§ AIM OF THE EXERCISE: Everything in the listing below from the line containing "The OpenSCAD and" through the line containing "return rings, weave" should be repeated exactly; leave out every other line.

[CAD and scene scripts]
>>>
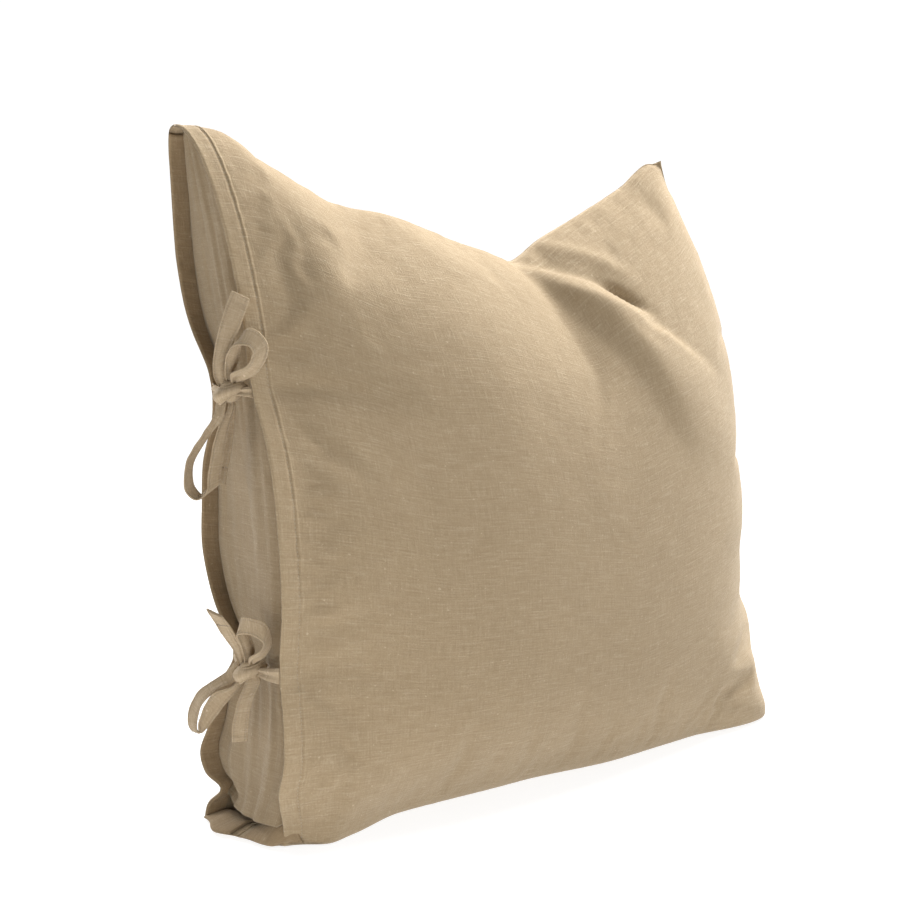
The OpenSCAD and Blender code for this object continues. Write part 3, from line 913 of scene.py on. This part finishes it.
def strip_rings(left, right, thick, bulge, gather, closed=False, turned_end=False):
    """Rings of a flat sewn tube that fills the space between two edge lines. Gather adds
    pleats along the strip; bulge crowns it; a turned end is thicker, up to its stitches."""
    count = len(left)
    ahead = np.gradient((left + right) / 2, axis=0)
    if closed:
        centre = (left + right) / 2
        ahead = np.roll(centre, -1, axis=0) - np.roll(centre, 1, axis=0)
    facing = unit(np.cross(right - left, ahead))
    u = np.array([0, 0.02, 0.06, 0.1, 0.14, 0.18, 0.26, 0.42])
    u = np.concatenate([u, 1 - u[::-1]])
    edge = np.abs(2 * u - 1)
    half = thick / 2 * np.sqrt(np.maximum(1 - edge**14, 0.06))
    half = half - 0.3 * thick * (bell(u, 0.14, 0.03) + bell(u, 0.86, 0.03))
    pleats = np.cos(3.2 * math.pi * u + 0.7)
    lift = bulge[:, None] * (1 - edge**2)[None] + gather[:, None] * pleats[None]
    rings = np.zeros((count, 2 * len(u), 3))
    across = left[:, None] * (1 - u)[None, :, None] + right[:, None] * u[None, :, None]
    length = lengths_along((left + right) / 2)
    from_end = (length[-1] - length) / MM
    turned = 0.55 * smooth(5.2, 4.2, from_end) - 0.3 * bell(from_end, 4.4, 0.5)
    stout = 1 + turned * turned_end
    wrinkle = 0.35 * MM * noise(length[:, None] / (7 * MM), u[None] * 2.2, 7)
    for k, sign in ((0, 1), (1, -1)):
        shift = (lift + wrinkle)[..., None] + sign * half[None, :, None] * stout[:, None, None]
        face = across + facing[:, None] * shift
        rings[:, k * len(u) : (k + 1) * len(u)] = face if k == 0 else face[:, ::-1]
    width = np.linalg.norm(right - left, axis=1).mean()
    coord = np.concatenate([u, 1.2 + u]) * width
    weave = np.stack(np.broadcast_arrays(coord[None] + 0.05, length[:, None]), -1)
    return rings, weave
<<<
>>>
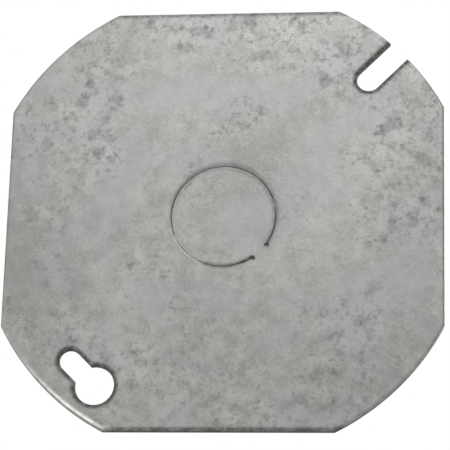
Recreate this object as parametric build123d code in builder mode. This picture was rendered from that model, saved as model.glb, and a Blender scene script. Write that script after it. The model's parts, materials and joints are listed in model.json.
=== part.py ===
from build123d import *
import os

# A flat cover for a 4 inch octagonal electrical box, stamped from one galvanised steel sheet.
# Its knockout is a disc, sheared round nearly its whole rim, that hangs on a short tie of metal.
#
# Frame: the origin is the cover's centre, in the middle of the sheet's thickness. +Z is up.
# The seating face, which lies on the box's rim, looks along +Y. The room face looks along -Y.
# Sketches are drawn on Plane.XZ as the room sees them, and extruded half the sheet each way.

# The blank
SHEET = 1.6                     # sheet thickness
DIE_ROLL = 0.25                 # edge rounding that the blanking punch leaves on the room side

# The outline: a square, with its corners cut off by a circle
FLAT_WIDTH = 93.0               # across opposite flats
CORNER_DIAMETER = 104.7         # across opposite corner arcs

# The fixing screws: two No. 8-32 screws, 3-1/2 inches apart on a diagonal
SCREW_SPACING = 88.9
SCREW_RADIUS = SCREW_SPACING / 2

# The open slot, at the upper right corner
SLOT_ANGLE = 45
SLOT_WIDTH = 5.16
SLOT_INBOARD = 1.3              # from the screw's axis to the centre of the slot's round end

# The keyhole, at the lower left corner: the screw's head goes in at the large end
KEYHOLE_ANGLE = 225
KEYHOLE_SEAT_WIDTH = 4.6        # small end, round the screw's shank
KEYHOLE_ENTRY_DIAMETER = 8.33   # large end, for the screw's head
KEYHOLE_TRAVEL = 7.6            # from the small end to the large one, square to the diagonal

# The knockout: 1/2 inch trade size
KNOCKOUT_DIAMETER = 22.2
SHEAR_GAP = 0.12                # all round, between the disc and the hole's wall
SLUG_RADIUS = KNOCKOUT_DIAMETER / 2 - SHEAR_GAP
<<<
>>>
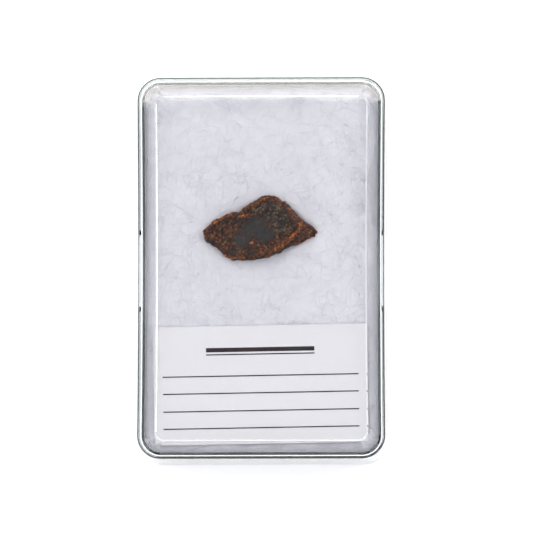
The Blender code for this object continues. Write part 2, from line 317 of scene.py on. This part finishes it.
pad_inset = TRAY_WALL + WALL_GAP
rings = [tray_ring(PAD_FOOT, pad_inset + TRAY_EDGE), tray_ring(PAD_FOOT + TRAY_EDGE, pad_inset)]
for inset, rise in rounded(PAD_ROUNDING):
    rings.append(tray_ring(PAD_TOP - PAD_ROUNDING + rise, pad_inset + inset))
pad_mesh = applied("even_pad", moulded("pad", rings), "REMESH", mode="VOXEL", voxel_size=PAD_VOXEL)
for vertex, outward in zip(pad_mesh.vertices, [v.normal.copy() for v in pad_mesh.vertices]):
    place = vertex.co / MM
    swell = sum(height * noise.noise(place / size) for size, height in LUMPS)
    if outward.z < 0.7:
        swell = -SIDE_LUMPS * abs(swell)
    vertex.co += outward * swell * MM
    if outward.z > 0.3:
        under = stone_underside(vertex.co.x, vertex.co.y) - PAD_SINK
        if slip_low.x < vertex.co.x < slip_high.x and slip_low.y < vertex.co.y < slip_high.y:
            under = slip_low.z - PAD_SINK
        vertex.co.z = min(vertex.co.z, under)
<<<
§ TASK RESULT:
The OpenSCAD and Blender code for this object continues. Write part 3, from line 913 of scene.py on. This part finishes it.
def strip_rings(left, right, thick, bulge, gather, closed=False, turned_end=False):
    """Rings of a flat sewn tube that fills the space between two edge lines. Gather adds
    pleats along the strip; bulge crowns it; a turned end is thicker, up to its stitches."""
    count = len(left)
    ahead = np.gradient((left + right) / 2, axis=0)
    if closed:
        centre = (left + right) / 2
        ahead = np.roll(centre, -1, axis=0) - np.roll(centre, 1, axis=0)
    facing = unit(np.cross(right - left, ahead))
    u = np.array([0, 0.02, 0.06, 0.1, 0.14, 0.18, 0.26, 0.42])
    u = np.concatenate([u, 1 - u[::-1]])
    edge = np.abs(2 * u - 1)
    half = thick / 2 * np.sqrt(np.maximum(1 - edge**14, 0.06))
    half = half - 0.3 * thick * (bell(u, 0.14, 0.03) + bell(u, 0.86, 0.03))
    pleats = np.cos(3.2 * math.pi * u + 0.7)
    lift = bulge[:, None] * (1 - edge**2)[None] + gather[:, None] * pleats[None]
    rings = np.zeros((count, 2 * len(u), 3))
    across = left[:, None] * (1 - u)[None, :, None] + right[:, None] * u[None, :, None]
    length = lengths_along((left + right) / 2)
    from_end = (length[-1] - length) / MM
    turned = 0.55 * smooth(5.2, 4.2, from_end) - 0.3 * bell(from_end, 4.4, 0.5)
    stout = 1 + turned * turned_end
    wrinkle = 0.35 * MM * noise(length[:, None] / (7 * MM), u[None] * 2.2, 7)
    for k, sign in ((0, 1), (1, -1)):
        shift = (lift + wrinkle)[..., None] + sign * half[None, :, None] * stout[:, None, None]
        face = across + facing[:, None] * shift
        rings[:, k * len(u) : (k + 1) * len(u)] = face if k == 0 else face[:, ::-1]
    width = np.linalg.norm(right - left, axis=1).mean()
    coord = np.concatenate([u, 1.2 + u]) * width
    weave = np.stack(np.broadcast_arrays(coord[None] + 0.05, length[:, None]), -1)
    return rings, weave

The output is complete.